Paul,
sure you are right, that's the general spirit of the approach, which is in itself already quite controversial.
But let me take this opportunity to point out that, within this general approach, several models are available that, in my opinion, should not be considered as equivalent, and not only because of the mentioned issue of global synchonization. I am referring to what Ed Fredkin calls 'the tyranny of computational universality': many models of computation are universal, that is, they can simulate a universal Turing machine and perform any algorithm. So, why bother choosing one in particular, for the foundations of physics?

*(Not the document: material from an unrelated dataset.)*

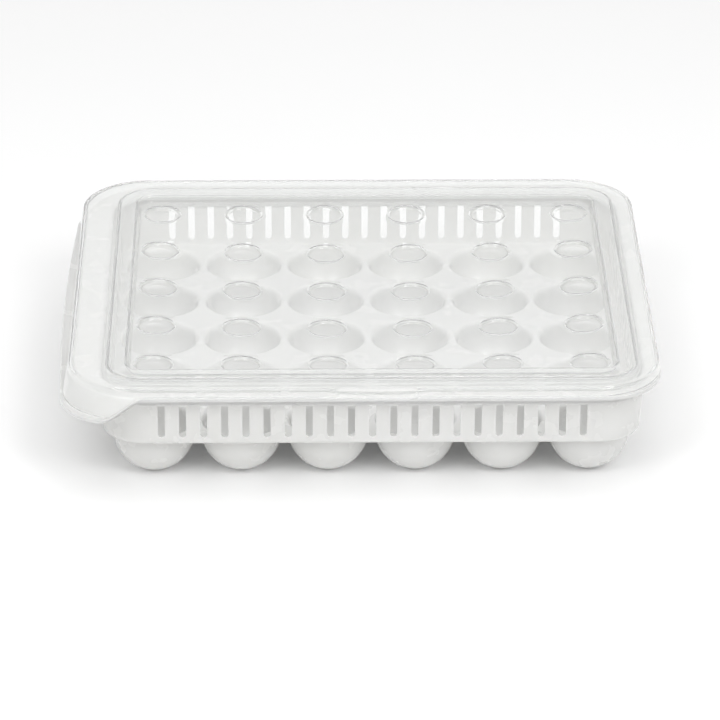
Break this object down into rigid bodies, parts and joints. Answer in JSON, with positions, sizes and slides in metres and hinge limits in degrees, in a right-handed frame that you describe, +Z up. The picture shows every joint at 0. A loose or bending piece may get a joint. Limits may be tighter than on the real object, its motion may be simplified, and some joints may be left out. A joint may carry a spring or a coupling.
{
  "type": "egg holder tray",
  "caption": "Covered egg storage tray: a white moulded tray of hanging round cups with slotted walls, under a clear lift-off lid with a drooping grip at one end.",
  "frame": {"origin": "under the middle of the box's footprint, on the plane that the cups' feet stand on", "axes": "+X along the long side, away from the drooping grip; +Y to the back, away from the lift tab; +Z up"},
  "size_m": [0.347, 0.2968, 0.07],
  "materials": {
    "tray_plastic": "smooth white polypropylene, softly glossy",
    "lid_plastic": "clear polished plastic"
  },
  "bodies": {
    "tray": {"tray_deck": "tray_plastic", "tray_wall": "tray_plastic", "tray_rim": "tray_plastic", "egg_cup_r1_c1": "tray_plastic", "egg_cup_r1_c2": "tray_plastic", "egg_cup_r1_c3": "tray_plastic", "egg_cup_r1_c4": "tray_plastic", "egg_cup_r1_c5": "tray_plastic", "egg_cup_r1_c6": "tray_plastic", "egg_cup_r2_c1": "tray_plastic", "egg_cup_r2_c2": "tray_plastic", "egg_cup_r2_c3": "tray_plastic", "egg_cup_r2_c4": "tray_plastic", "egg_cup_r2_c5": "tray_plastic", "egg_cup_r2_c6": "tray_plastic", "egg_cup_r3_c1": "tray_plastic", "egg_cup_r3_c2": "tray_plastic", "egg_cup_r3_c3": "tray_plastic", "egg_cup_r3_c4": "tray_plastic", "egg_cup_r3_c5": "tray_plastic", "egg_cup_r3_c6": "tray_plastic", "egg_cup_r4_c1": "tray_plastic", "egg_cup_r4_c2": "tray_plastic", "egg_cup_r4_c3": "tray_plastic", "egg_cup_r4_c4": "tray_plastic", "egg_cup_r4_c5": "tray_plastic", "egg_cup_r4_c6": "tray_plastic", "egg_cup_r5_c1": "tray_plastic", "egg_cup_r5_c2": "tray_plastic", "egg_cup_r5_c3": "tray_plastic", "egg_cup_r5_c4": "tray_plastic", "egg_cup_r5_c5": "tray_plastic", "egg_cup_r5_c6": "tray_plastic"},
    "lid": {"lid_panel": "lid_plastic", "lid_rim": "lid_plastic", "lid_lift_tab": "lid_plastic"}
  },
  "joints": [
    {"name": "lid_lift", "type": "slide", "parent": "tray", "child": "lid", "axis": [0, 0, 1], "range_m": [0, 0.1]}
  ]
}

Well, when model B tries to simulate a computation of model A by using its own mode of operation, it usually needs to perform additional 'spurious' steps, that have to be filtered away in order to retain just the original steps (not to mention the fact that the original input has to be coded before being fed into the simulator). Fredkin suggests that there should be a one-to-one correspondence between the 'states and function' of the model and those observed in the physical universe: so, the choice of a specific (universal) model is indeed relevant, because we would select one, or the one, whose features have a clear physical counterpart, and viceversa.

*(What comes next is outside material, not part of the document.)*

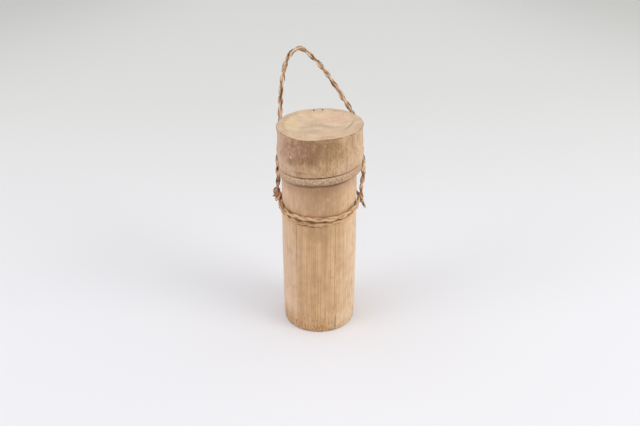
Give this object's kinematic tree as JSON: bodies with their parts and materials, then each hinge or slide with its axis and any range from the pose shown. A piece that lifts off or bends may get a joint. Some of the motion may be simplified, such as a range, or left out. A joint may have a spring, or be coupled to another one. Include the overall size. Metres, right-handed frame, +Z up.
{
  "type": "lidded bamboo canister",
  "caption": "Bamboo tube canister with a lift-off cap lid and a twisted fibre cord sling whose loop serves as its handle.",
  "frame": {"origin": "centre of the foot, on the surface that the canister stands on", "axes": "+Z up along the tube, -Y towards the front, +X to the right seen from the front"},
  "size_m": [0.1068, 0.1124, 0.3175],
  "materials": {
    "bamboo_tube": "bare dry bamboo, satin",
    "bamboo_lid": "bare dry bamboo, handled and darkened",
    "bark_cord": "two-ply twisted plant fibre, dry",
    "bark_cord_dark": "twisted plant fibre, darkened at the ties"
  },
  "bodies": {
    "canister": {"tube": "bamboo_tube", "waist_ring": "bark_cord", "left_knot": "bark_cord_dark", "right_hitch": "bark_cord_dark", "hitch_tail": "bark_cord_dark"},
    "lid": {"lid": "bamboo_lid"},
    "loop": {"carrying_loop": "bark_cord"}
  },
  "joints": [
    {"name": "lid_lift", "type": "slide", "parent": "canister", "child": "lid", "axis": [0, 0, 1], "range_m": [0, 0.06]},
    {"name": "loop_swing", "type": "hinge", "parent": "canister", "child": "loop", "pos_m": [0, 0.0065, 0.16905], "axis": [0.9992, 0, -0.0402], "range_deg": [-70, 0]}
  ]
}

In my work I have adopted this nice, economical idea by Fredkin, specializing it to a one-to-one correspondence between the events of physical specetime and those of a causal set from a formal computation. And, again, the choice among different causal sets from different models is far from being irrelevant: for example, some causal sets end up being totally ordered, or admit nodes with unbounded degree, others don't. These properties have clearly an impact on the emergent physics.